Problem:
Restrict the output to the lines below starting at the one that contains "make_skids(ground, channel)" and ending at the one that contains "points = [vertex.co", and restate them word for word, both ends included.

Task data:
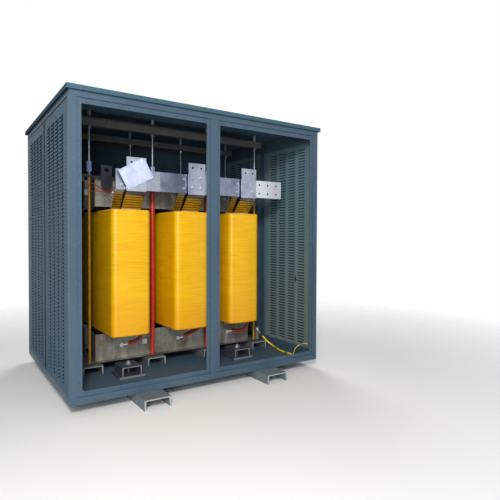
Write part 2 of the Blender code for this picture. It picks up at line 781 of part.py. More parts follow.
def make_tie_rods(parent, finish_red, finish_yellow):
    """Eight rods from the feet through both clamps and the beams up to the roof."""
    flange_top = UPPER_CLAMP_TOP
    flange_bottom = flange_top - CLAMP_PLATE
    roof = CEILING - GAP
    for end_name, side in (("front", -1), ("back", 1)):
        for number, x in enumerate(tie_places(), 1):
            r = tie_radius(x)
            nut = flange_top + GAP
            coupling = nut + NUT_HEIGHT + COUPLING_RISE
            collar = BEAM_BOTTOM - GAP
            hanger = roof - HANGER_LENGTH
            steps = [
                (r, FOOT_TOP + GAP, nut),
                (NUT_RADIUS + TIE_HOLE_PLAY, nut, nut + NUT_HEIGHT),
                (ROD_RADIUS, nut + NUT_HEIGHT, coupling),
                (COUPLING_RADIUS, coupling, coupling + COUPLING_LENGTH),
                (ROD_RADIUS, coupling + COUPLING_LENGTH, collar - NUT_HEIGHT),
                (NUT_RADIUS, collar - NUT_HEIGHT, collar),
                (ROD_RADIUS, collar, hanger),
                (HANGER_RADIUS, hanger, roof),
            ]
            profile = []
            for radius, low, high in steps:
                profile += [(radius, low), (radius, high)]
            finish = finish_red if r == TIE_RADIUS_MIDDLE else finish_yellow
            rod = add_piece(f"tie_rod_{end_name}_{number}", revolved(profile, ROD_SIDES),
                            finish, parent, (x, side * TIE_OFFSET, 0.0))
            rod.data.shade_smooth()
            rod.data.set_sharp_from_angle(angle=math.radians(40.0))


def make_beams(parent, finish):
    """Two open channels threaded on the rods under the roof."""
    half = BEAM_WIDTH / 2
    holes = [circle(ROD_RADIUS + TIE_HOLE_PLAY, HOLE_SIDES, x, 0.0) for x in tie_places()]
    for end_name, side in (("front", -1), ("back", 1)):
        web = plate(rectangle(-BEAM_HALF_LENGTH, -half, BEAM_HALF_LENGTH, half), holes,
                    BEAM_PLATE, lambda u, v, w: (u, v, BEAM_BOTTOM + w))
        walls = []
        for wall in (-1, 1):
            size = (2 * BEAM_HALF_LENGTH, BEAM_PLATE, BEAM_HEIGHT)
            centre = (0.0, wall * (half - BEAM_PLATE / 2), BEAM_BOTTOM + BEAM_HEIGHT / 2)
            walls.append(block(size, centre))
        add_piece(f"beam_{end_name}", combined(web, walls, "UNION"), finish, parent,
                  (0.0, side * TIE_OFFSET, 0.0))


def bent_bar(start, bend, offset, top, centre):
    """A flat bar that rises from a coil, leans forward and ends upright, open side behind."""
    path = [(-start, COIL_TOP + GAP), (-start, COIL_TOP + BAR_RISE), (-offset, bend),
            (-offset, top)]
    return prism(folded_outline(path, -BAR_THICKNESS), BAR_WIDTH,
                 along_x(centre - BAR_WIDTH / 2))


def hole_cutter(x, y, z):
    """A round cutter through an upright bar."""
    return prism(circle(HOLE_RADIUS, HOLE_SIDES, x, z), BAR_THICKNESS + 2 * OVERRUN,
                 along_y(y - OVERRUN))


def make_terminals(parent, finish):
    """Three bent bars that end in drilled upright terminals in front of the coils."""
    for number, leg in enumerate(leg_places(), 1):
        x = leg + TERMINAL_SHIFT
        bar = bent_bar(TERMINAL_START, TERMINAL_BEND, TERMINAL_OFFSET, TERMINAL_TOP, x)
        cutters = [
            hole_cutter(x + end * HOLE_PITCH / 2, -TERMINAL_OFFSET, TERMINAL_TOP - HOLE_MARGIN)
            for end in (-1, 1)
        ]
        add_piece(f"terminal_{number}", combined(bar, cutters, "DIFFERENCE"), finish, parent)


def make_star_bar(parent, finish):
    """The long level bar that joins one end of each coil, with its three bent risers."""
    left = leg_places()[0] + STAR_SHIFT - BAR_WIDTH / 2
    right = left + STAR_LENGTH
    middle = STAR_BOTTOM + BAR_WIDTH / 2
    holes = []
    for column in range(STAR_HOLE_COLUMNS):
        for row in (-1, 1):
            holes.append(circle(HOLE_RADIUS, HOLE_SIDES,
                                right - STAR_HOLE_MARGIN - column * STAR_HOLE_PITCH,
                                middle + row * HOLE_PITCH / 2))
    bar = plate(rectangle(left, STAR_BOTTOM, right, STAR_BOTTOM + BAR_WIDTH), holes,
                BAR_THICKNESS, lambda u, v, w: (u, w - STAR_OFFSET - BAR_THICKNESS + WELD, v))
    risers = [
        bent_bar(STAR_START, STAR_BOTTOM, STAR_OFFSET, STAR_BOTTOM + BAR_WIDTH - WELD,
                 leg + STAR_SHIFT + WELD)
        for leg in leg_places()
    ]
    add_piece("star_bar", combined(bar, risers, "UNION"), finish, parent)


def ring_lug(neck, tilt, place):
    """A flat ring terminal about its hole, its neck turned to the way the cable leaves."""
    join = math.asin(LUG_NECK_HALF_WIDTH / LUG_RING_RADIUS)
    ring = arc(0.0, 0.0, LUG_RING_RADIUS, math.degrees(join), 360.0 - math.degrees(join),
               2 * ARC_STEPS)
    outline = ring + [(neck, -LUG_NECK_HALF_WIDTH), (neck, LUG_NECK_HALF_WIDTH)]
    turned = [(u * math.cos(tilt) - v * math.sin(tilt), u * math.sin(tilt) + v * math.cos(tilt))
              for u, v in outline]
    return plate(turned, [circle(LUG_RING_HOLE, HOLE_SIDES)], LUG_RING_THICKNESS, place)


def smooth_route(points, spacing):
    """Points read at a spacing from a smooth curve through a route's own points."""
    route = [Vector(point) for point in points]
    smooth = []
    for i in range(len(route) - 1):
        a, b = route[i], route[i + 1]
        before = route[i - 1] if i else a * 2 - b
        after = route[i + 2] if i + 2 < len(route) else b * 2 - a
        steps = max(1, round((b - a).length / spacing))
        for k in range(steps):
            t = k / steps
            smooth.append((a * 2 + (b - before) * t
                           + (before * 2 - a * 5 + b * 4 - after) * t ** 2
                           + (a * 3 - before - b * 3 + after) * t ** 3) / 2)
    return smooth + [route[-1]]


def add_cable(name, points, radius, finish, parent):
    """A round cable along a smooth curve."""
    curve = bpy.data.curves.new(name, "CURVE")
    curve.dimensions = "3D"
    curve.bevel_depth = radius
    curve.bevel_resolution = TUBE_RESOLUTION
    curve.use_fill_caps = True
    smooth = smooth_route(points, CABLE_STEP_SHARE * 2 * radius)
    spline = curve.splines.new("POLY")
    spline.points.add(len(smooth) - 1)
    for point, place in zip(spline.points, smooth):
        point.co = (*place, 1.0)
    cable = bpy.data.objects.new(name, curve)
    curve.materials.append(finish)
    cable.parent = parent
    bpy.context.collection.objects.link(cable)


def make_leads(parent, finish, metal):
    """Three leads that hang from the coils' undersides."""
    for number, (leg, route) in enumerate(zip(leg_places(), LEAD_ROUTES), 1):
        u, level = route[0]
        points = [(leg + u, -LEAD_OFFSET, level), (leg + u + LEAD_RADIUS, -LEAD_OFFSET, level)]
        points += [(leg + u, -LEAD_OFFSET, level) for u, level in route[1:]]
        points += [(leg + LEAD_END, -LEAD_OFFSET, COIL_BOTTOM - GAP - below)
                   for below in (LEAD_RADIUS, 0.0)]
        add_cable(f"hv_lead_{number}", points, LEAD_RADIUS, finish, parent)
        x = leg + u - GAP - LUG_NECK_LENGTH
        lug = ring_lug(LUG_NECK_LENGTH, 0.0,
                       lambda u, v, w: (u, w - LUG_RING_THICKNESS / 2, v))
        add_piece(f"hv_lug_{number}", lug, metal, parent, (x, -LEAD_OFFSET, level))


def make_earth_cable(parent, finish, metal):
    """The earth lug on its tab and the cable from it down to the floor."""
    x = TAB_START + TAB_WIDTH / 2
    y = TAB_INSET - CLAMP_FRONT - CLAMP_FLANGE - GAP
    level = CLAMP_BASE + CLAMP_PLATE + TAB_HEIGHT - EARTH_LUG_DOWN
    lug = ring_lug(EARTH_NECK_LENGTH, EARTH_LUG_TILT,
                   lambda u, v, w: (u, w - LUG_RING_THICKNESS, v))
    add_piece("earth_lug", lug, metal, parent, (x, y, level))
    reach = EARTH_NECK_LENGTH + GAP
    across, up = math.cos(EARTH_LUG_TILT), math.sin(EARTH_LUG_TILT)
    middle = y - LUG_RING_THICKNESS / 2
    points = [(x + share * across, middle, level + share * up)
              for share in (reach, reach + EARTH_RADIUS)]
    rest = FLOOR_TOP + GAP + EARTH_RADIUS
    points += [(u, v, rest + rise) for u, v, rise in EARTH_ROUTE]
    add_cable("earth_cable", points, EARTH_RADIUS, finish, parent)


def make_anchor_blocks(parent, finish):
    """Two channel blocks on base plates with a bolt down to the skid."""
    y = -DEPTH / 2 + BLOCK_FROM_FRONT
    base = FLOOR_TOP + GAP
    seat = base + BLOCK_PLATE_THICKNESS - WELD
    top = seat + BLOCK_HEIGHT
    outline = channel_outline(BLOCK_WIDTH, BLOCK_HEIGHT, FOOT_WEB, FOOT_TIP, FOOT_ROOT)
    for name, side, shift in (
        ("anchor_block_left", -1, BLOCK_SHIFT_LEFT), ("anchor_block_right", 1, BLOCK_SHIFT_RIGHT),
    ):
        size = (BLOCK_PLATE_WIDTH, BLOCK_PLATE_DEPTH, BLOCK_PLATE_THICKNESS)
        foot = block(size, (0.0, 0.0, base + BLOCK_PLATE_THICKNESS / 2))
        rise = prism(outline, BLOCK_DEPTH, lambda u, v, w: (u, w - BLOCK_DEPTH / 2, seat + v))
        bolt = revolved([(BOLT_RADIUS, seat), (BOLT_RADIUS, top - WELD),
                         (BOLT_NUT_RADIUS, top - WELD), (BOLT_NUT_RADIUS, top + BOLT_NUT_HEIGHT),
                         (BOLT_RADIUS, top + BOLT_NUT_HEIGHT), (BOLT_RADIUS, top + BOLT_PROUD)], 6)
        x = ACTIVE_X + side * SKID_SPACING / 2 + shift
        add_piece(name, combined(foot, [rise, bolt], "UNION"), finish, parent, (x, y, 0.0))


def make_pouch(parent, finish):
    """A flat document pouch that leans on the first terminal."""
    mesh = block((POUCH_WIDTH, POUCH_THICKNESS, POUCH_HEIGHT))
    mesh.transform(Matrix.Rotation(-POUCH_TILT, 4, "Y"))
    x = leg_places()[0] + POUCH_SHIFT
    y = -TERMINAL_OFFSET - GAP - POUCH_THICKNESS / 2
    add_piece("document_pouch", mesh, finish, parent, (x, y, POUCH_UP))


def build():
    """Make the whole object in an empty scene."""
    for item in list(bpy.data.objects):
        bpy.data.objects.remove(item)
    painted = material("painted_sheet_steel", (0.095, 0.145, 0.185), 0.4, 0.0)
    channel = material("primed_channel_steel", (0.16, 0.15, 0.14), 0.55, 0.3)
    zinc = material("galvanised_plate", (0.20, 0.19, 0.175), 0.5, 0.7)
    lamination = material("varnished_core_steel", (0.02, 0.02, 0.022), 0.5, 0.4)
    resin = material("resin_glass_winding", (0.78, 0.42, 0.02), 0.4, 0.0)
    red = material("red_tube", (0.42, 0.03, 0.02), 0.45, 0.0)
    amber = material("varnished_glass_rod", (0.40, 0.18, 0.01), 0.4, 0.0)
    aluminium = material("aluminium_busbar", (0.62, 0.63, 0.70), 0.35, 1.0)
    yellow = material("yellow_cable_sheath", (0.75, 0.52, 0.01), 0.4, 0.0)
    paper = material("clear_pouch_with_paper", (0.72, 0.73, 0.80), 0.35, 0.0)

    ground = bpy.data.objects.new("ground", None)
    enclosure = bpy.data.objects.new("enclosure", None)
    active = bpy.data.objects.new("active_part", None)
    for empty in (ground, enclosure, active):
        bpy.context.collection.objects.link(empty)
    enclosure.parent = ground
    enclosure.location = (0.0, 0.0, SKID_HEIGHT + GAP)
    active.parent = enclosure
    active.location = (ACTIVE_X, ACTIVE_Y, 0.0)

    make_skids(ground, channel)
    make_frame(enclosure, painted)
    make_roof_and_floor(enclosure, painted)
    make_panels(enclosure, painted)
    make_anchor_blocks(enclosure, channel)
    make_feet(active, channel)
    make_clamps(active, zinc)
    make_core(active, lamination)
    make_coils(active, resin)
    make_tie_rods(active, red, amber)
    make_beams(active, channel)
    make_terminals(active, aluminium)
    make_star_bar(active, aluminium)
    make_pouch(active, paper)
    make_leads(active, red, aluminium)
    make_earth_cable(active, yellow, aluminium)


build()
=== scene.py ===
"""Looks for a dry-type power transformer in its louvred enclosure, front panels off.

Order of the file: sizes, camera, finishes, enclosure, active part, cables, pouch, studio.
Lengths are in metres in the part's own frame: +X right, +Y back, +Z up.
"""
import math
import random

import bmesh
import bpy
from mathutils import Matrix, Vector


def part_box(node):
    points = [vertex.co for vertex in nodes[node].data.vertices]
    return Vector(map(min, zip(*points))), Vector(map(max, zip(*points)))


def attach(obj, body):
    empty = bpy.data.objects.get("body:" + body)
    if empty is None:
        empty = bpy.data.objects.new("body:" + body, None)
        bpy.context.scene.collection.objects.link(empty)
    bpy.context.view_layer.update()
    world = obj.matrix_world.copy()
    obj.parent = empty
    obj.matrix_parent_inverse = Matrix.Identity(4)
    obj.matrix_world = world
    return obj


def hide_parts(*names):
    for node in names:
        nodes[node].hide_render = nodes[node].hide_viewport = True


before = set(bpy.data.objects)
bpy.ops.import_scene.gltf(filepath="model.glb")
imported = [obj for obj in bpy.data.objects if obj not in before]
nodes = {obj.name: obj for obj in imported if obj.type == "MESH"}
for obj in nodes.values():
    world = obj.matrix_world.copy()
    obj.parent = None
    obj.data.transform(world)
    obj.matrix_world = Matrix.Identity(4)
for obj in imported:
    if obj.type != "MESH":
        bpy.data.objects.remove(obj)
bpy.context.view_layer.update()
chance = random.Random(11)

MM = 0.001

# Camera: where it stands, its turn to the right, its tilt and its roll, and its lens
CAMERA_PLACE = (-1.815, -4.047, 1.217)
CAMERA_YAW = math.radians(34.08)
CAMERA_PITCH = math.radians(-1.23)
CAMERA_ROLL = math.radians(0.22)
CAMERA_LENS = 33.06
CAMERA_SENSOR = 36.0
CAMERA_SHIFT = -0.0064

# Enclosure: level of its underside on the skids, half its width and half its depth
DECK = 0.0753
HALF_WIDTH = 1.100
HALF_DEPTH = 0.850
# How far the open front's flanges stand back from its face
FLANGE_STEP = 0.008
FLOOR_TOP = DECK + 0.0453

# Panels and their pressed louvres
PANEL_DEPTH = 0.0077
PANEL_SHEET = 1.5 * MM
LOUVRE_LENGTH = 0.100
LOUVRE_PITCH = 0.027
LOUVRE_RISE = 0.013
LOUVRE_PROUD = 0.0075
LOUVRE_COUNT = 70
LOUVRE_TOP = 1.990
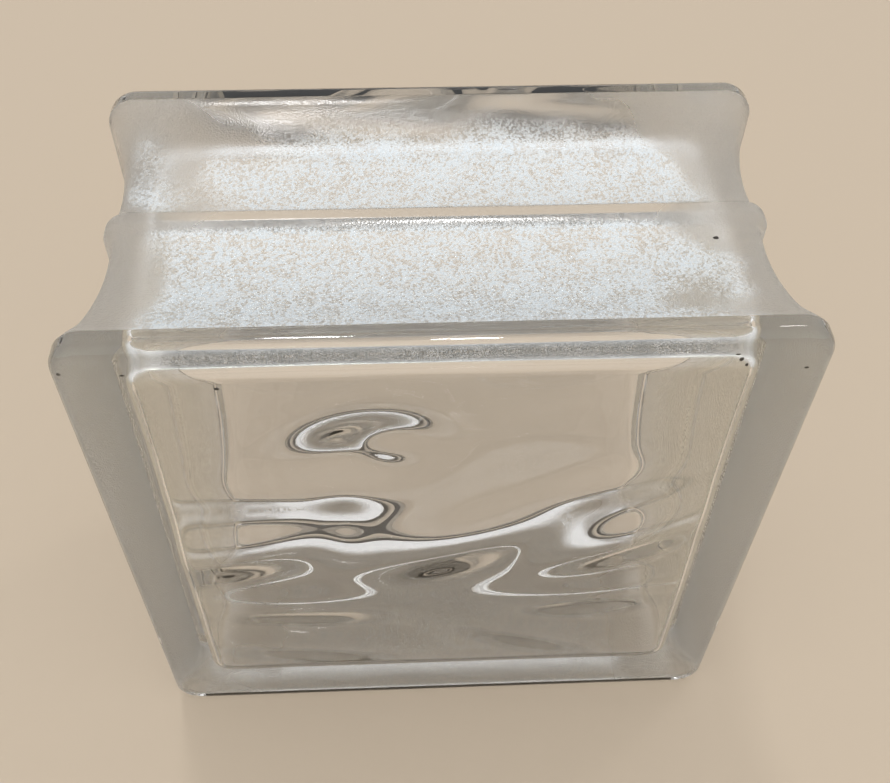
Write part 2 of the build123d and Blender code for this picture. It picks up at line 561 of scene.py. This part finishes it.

Answer to this exercise:
    make_skids(ground, channel)
    make_frame(enclosure, painted)
    make_roof_and_floor(enclosure, painted)
    make_panels(enclosure, painted)
    make_anchor_blocks(enclosure, channel)
    make_feet(active, channel)
    make_clamps(active, zinc)
    make_core(active, lamination)
    make_coils(active, resin)
    make_tie_rods(active, red, amber)
    make_beams(active, channel)
    make_terminals(active, aluminium)
    make_star_bar(active, aluminium)
    make_pouch(active, paper)
    make_leads(active, red, aluminium)
    make_earth_cable(active, yellow, aluminium)


build()
=== scene.py ===
"""Looks for a dry-type power transformer in its louvred enclosure, front panels off.

Order of the file: sizes, camera, finishes, enclosure, active part, cables, pouch, studio.
Lengths are in metres in the part's own frame: +X right, +Y back, +Z up.
"""
import math
import random

import bmesh
import bpy
from mathutils import Matrix, Vector


def part_box(node):
    points = [vertex.co for vertex in nodes[node].data.vertices]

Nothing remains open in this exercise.